## Aim:
Restrict the output to the lines below starting at the one that contains "cell_seal();" and ending at the one that contains "record = json.load(file)", and restate them word for word, both ends included.

## Material for this task:
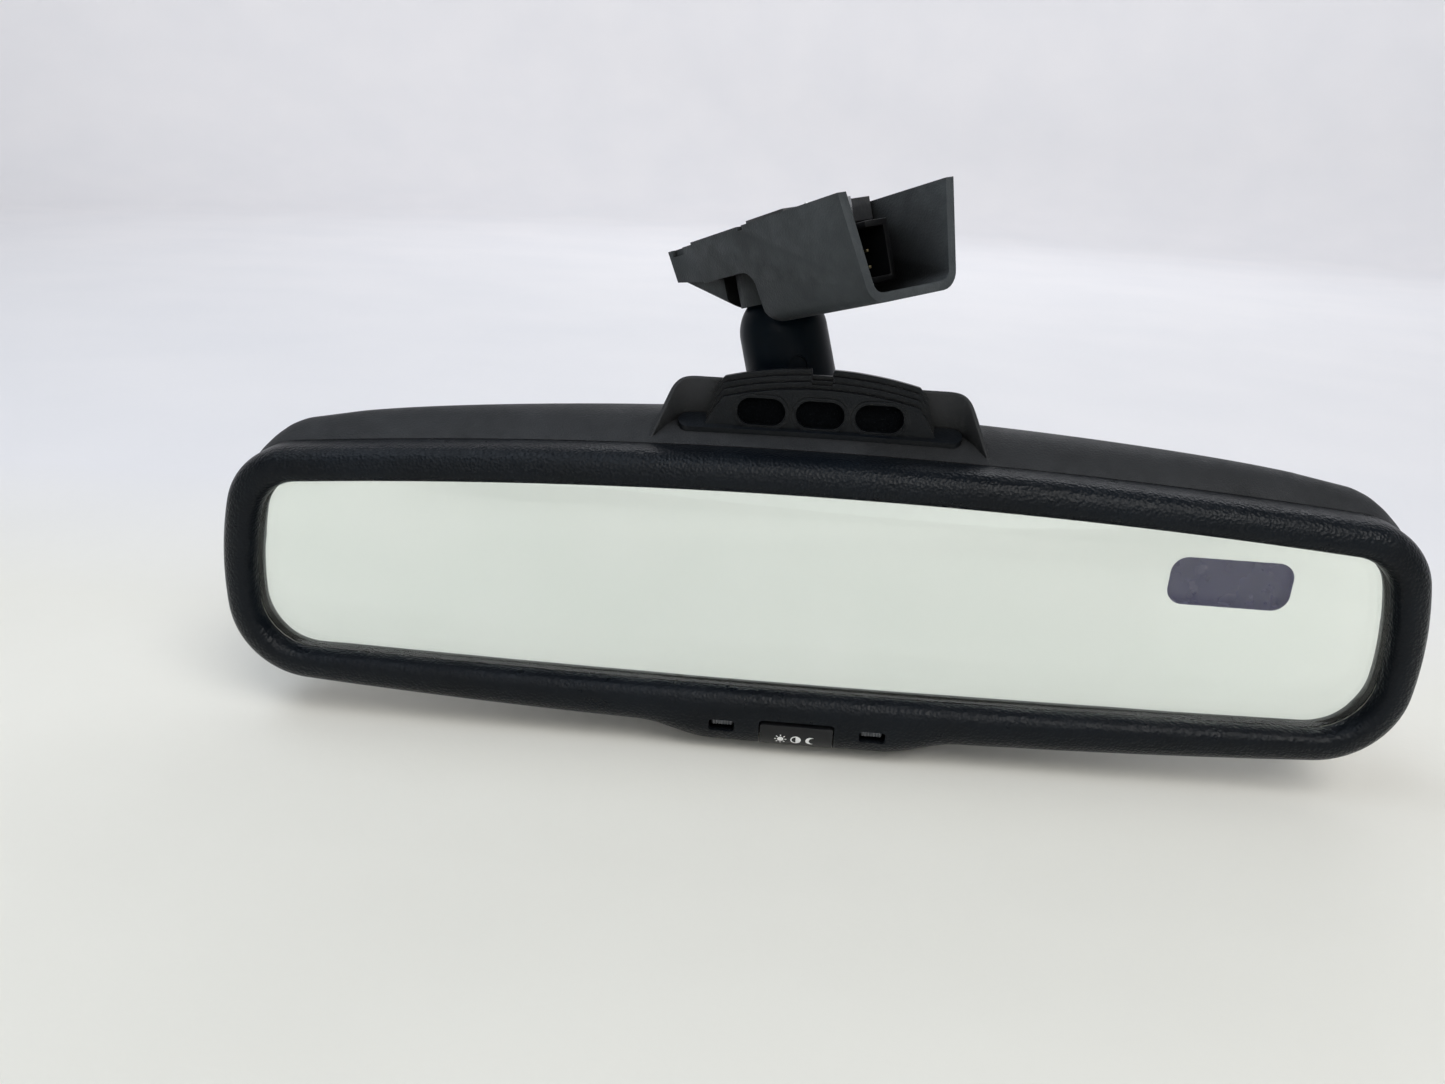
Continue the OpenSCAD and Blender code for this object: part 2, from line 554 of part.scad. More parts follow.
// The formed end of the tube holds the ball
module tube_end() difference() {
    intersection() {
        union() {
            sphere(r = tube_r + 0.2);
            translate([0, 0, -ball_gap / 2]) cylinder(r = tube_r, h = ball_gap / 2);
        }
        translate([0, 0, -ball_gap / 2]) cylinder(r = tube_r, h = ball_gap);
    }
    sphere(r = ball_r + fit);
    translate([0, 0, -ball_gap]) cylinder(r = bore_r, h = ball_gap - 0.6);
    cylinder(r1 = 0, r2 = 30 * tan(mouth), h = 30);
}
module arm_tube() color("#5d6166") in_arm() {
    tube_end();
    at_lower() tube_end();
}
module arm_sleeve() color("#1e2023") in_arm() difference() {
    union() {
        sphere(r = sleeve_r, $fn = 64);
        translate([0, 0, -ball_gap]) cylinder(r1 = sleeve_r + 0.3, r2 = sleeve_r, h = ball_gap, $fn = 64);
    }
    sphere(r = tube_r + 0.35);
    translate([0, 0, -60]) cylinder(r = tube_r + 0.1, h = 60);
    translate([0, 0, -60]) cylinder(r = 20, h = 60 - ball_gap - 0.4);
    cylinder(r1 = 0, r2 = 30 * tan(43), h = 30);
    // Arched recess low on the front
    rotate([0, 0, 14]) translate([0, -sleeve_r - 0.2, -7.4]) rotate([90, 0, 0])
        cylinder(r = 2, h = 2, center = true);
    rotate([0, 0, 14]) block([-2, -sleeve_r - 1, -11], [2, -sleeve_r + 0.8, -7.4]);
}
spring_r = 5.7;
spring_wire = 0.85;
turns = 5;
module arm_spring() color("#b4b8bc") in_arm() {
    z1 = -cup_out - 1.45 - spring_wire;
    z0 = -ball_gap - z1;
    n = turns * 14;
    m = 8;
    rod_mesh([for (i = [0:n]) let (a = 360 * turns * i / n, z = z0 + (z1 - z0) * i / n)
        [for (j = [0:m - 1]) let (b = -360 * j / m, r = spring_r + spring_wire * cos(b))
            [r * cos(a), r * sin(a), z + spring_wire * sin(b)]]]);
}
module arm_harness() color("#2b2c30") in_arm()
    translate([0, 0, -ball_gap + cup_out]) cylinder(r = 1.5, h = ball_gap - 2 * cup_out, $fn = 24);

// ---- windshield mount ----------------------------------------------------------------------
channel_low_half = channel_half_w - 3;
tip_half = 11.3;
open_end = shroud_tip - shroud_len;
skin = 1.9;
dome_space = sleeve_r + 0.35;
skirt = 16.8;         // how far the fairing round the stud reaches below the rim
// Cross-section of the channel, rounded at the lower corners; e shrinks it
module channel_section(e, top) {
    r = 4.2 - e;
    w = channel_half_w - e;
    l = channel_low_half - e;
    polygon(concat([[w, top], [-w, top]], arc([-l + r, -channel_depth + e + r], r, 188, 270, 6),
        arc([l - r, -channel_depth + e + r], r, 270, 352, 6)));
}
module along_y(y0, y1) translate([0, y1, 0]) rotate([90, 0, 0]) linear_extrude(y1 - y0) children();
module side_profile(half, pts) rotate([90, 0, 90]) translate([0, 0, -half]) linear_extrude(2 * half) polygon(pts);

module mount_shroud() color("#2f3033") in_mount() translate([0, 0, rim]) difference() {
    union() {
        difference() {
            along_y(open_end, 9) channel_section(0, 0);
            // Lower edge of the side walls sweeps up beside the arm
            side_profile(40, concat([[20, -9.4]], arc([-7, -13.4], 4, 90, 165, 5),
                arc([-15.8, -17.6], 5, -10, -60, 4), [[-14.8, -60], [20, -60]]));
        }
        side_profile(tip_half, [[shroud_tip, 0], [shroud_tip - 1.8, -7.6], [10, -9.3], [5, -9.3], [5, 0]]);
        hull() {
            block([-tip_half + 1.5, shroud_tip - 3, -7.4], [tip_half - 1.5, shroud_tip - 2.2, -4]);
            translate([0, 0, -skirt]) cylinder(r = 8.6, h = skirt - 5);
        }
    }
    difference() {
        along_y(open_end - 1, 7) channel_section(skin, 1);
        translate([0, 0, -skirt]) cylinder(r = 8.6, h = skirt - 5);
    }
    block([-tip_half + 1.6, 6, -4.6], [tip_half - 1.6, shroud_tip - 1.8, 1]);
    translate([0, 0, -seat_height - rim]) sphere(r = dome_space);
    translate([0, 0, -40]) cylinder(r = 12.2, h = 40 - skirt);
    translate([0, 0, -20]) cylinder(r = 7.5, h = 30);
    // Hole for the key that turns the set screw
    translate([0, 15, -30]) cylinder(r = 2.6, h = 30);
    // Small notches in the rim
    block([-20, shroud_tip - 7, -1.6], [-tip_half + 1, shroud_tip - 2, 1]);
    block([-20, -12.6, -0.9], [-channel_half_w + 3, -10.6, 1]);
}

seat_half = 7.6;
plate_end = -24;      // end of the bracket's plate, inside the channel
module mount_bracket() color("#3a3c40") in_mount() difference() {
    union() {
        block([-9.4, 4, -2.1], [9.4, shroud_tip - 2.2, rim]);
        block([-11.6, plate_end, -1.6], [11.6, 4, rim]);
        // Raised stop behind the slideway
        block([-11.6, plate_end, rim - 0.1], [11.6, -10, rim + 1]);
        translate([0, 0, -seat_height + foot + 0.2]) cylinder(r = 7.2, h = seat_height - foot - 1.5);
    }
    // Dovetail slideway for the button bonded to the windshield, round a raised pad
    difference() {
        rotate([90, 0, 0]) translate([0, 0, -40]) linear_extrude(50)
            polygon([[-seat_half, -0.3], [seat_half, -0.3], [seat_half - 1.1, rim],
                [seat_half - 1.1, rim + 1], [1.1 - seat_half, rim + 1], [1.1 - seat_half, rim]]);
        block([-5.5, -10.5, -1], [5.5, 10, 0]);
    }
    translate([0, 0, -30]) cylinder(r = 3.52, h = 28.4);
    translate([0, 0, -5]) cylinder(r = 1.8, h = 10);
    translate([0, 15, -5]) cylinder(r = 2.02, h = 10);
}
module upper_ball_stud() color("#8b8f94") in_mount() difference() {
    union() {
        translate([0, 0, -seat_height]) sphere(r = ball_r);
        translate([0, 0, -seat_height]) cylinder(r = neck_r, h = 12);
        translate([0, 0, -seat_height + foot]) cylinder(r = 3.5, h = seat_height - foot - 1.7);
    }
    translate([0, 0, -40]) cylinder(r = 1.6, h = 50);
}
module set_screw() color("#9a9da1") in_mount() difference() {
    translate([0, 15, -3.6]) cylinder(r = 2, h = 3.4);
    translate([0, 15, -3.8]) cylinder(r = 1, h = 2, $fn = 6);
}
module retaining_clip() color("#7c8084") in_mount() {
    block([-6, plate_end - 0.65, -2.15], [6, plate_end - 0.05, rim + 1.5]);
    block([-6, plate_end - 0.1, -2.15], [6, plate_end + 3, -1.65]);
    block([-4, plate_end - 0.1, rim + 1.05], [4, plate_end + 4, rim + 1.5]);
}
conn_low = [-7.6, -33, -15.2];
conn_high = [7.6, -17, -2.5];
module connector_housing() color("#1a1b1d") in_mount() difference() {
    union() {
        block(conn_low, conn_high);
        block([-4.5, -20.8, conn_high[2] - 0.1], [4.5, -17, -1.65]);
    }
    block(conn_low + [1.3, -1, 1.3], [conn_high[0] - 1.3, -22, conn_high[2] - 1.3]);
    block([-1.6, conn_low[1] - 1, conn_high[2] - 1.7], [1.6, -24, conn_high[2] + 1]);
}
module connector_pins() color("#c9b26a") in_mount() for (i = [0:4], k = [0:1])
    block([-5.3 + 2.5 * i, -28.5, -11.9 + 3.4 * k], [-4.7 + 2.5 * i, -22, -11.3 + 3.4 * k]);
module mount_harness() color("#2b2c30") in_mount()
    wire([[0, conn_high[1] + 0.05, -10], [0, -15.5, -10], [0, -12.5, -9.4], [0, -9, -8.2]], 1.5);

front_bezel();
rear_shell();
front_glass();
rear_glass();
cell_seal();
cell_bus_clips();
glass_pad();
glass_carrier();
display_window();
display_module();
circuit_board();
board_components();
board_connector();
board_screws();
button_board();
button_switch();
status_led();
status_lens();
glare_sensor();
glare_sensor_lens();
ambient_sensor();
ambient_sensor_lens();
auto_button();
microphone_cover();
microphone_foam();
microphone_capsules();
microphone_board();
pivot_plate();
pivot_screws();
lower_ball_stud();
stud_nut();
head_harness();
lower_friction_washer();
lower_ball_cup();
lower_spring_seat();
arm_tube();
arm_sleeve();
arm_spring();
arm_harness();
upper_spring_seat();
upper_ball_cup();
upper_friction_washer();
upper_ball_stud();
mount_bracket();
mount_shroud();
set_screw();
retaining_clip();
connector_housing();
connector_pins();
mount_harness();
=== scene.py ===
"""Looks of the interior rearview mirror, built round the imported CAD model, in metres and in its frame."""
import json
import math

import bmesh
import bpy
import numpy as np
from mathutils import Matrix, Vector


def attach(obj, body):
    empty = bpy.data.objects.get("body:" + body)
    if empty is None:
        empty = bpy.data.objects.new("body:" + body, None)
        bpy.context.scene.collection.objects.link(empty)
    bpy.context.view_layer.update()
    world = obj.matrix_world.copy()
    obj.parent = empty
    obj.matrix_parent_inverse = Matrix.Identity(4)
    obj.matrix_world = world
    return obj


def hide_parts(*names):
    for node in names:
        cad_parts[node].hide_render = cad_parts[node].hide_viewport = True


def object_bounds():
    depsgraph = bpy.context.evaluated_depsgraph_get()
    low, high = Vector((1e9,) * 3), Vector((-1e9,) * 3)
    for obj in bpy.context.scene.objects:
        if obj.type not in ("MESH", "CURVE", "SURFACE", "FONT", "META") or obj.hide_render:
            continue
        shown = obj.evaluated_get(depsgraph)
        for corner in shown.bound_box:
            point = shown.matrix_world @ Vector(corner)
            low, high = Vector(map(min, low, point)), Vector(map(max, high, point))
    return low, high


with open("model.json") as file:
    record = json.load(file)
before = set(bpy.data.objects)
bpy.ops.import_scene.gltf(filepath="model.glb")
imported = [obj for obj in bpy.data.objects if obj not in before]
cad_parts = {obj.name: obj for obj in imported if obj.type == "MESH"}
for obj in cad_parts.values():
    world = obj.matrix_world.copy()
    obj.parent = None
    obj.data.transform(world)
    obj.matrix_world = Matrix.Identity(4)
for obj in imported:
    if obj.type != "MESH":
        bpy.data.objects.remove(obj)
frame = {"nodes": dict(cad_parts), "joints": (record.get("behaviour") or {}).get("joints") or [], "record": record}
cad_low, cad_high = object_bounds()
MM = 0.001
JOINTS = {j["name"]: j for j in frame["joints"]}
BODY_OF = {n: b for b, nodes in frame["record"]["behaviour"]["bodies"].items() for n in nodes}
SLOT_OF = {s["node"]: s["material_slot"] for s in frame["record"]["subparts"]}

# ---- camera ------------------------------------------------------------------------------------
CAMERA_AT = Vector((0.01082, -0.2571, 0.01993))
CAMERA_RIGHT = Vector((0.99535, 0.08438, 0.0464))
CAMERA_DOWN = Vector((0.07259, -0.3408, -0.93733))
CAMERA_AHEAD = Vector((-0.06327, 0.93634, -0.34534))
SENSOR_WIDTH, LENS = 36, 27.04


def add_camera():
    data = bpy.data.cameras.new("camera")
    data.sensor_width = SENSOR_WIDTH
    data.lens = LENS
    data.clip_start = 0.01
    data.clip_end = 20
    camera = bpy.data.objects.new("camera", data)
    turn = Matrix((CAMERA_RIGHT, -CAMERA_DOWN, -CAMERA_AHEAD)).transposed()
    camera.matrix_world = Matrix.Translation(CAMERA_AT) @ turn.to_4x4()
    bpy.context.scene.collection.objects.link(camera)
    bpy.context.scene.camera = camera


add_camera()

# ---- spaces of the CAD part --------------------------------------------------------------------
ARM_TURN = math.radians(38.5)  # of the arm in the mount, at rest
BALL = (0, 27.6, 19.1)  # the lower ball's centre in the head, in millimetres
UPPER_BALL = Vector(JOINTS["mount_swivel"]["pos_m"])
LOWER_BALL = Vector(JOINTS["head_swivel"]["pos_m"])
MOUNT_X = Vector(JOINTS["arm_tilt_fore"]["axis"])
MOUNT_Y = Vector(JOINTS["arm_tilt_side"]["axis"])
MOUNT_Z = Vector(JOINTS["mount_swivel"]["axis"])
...
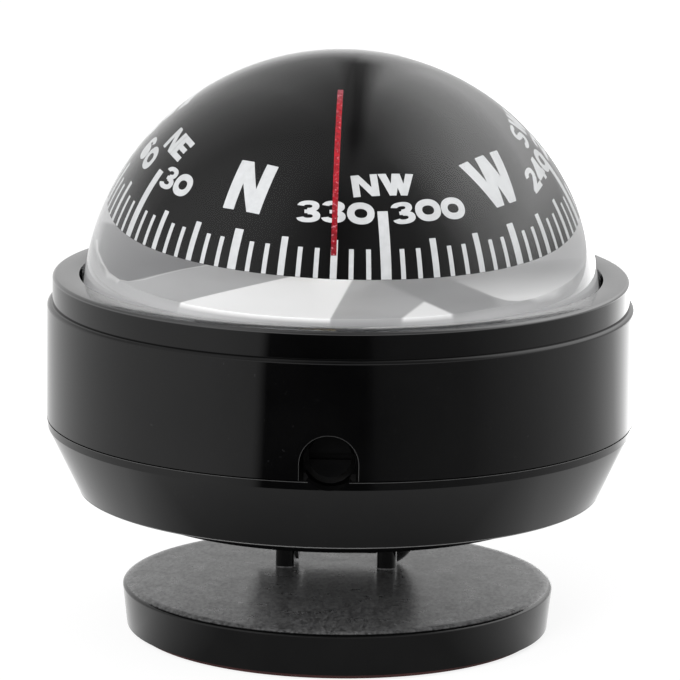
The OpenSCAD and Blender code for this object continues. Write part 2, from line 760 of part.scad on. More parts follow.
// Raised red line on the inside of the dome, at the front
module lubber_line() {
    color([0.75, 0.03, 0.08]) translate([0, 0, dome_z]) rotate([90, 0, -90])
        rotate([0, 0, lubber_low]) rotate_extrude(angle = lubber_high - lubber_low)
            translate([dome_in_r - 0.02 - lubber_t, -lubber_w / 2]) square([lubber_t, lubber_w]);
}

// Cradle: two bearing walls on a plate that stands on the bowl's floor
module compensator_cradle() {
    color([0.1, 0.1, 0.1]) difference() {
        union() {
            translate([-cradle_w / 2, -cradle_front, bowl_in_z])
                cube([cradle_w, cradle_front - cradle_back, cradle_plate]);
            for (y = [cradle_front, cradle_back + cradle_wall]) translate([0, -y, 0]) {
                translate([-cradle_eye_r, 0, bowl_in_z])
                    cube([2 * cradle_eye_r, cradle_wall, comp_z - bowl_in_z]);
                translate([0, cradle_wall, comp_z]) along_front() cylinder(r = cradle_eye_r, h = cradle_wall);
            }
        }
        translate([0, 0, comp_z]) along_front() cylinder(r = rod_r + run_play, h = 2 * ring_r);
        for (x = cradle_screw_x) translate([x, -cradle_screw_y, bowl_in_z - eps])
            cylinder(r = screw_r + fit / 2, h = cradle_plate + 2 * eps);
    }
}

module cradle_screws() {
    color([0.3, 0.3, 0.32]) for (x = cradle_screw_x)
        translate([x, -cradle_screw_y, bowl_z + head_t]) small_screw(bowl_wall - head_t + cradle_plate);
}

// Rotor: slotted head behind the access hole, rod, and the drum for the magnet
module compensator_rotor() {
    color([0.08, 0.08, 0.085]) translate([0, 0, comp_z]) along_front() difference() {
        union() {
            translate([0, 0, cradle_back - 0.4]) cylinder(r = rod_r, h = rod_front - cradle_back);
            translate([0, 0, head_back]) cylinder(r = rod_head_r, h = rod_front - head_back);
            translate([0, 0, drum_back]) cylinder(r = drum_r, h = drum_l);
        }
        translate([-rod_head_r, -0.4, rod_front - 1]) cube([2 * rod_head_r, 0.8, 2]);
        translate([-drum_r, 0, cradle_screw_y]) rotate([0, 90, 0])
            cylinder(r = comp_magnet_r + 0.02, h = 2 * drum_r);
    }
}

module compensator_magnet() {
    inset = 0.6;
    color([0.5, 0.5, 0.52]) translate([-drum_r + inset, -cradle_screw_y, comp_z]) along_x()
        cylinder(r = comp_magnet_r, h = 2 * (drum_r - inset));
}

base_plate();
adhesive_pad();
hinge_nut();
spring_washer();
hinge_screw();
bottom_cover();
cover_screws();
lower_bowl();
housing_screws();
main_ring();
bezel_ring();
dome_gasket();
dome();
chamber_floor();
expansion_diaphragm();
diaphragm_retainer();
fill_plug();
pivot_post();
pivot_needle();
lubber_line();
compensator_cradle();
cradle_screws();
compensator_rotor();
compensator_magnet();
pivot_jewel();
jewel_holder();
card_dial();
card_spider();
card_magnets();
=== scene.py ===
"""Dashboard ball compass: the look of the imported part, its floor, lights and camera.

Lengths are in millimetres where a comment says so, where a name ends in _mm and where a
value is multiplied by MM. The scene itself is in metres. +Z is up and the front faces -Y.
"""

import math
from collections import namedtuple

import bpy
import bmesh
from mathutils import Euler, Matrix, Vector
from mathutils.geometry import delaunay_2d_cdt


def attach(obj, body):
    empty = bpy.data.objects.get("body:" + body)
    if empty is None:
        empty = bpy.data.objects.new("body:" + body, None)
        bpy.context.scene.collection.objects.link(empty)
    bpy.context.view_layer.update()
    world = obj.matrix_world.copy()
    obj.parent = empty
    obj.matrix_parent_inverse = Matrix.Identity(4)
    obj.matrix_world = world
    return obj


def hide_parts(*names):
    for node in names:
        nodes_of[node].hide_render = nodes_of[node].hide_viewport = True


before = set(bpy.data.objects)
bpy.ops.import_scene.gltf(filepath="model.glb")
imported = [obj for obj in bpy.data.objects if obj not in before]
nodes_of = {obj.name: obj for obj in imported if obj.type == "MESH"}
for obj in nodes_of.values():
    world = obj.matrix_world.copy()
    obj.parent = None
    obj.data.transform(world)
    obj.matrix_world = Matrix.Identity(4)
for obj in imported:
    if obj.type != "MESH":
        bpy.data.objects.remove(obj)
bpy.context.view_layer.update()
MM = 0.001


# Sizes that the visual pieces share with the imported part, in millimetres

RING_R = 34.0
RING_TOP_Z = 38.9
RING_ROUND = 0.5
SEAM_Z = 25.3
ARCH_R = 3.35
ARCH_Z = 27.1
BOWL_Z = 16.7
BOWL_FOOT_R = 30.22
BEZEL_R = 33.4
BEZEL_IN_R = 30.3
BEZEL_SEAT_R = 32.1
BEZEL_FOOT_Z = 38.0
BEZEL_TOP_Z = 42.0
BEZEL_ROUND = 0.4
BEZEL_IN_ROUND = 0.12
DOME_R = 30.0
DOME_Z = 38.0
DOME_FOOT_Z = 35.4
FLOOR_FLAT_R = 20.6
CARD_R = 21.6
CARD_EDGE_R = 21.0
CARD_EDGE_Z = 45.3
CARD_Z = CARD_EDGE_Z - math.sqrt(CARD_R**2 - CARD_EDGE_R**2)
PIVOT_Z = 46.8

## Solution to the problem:
cell_seal();
cell_bus_clips();
glass_pad();
glass_carrier();
display_window();
display_module();
circuit_board();
board_components();
board_connector();
board_screws();
button_board();
button_switch();
status_led();
status_lens();
glare_sensor();
glare_sensor_lens();
ambient_sensor();
ambient_sensor_lens();
auto_button();
microphone_cover();
microphone_foam();
microphone_capsules();
microphone_board();
pivot_plate();
pivot_screws();
lower_ball_stud();
stud_nut();
head_harness();
lower_friction_washer();
lower_ball_cup();
lower_spring_seat();
arm_tube();
arm_sleeve();
arm_spring();
arm_harness();
upper_spring_seat();
upper_ball_cup();
upper_friction_washer();
upper_ball_stud();
mount_bracket();
mount_shroud();
set_screw();
retaining_clip();
connector_housing();
connector_pins();
mount_harness();
=== scene.py ===
"""Looks of the interior rearview mirror, built round the imported CAD model, in metres and in its frame."""
import json
import math

import bmesh
import bpy
import numpy as np
from mathutils import Matrix, Vector


def attach(obj, body):
    empty = bpy.data.objects.get("body:" + body)
    if empty is None:
        empty = bpy.data.objects.new("body:" + body, None)
        bpy.context.scene.collection.objects.link(empty)
    bpy.context.view_layer.update()
    world = obj.matrix_world.copy()
    obj.parent = empty
    obj.matrix_parent_inverse = Matrix.Identity(4)
    obj.matrix_world = world
    return obj


def hide_parts(*names):
    for node in names:
        cad_parts[node].hide_render = cad_parts[node].hide_viewport = True


def object_bounds():
    depsgraph = bpy.context.evaluated_depsgraph_get()
    low, high = Vector((1e9,) * 3), Vector((-1e9,) * 3)
    for obj in bpy.context.scene.objects:
        if obj.type not in ("MESH", "CURVE", "SURFACE", "FONT", "META") or obj.hide_render:
            continue
        shown = obj.evaluated_get(depsgraph)
        for corner in shown.bound_box:
            point = shown.matrix_world @ Vector(corner)
            low, high = Vector(map(min, low, point)), Vector(map(max, high, point))
    return low, high


with open("model.json") as file:
    record = json.load(file)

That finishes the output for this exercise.